Carey wrote this about her research on Taylor and the exhibition:

“Throughout his career, Prentiss Taylor explored his broad-ranging interests through the medium of lithography, finding subject matter through his love for music, architecture, crowds, travel, and social justice. My research on Taylor’s lithographs has led to a number of discoveries about the artist and American printmaking in the twentieth century. Taylor instantly felt at home in the medium of lithography, and after mastering the lithographic crayon, he went on to produce innovative, spontaneous experiments on the lithographic stone with a brush and ink, creating ‘lithoprints’ that suggest the fluid effects associated with watercolors. Taylor’s work is significant for its shifting viewpoint; the artist continually adjusts or rearranges reality to suggest that the eye does not comprehend an entire scene at once but roves and changes focus.
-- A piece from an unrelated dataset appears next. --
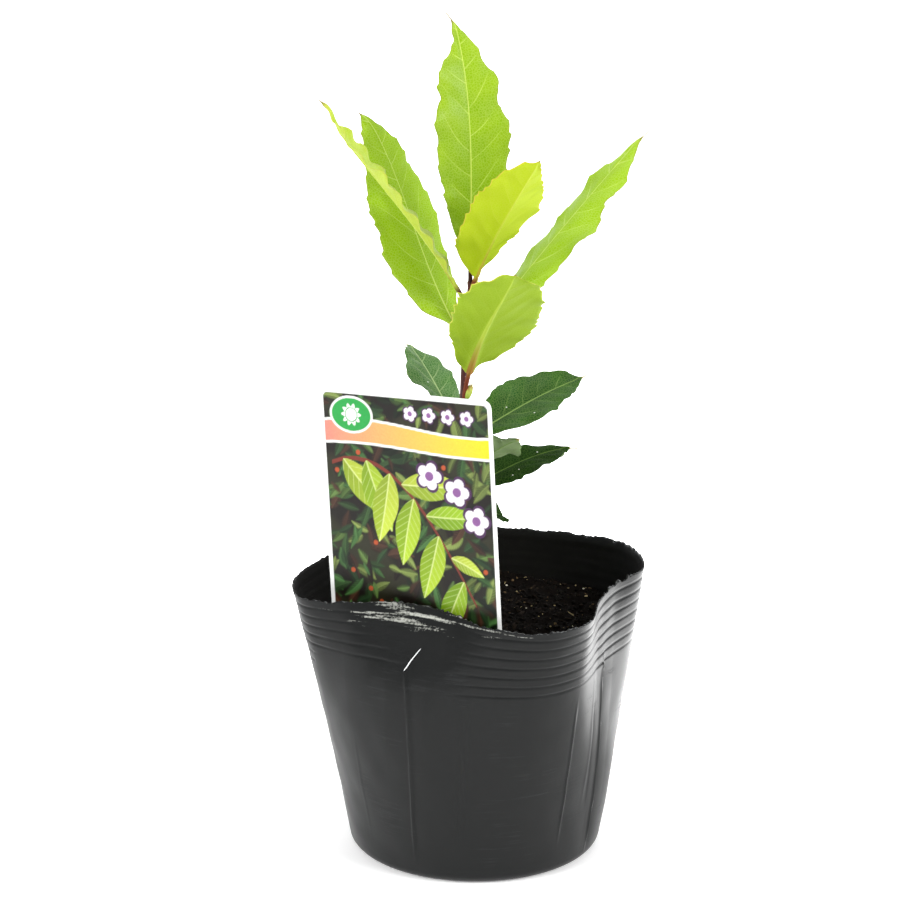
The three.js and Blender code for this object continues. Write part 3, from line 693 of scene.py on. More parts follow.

Alongside this interest in alternating perspectives one observes a consistent interplay between structural and flexible forms in Taylor’s work. Slinky, sinuous cats are juxtaposed with columns and other architectural elements. In addition to these preoccupations, I am exploring Taylor’s relationships with other artistic figures of his day, including Aaron Copland, Carl Van Vechten, and Langston Hughes, and examining how those relationships may have influenced his artistic practice. I look forward to conveying the results of my research and hopefully raising awareness of the significance of Prentiss Taylor’s work through an academic journal article and an exhibition of the artist’s lithographs [that will open] in the Aaron Douglas Gallery [in October 2017].”

New regular hours for the Stieglitz Gallery: Monday-Saturday 10 a.m.-4 p.m.; Extended Hours Thursday and Friday 4 p.m.-7 p.m.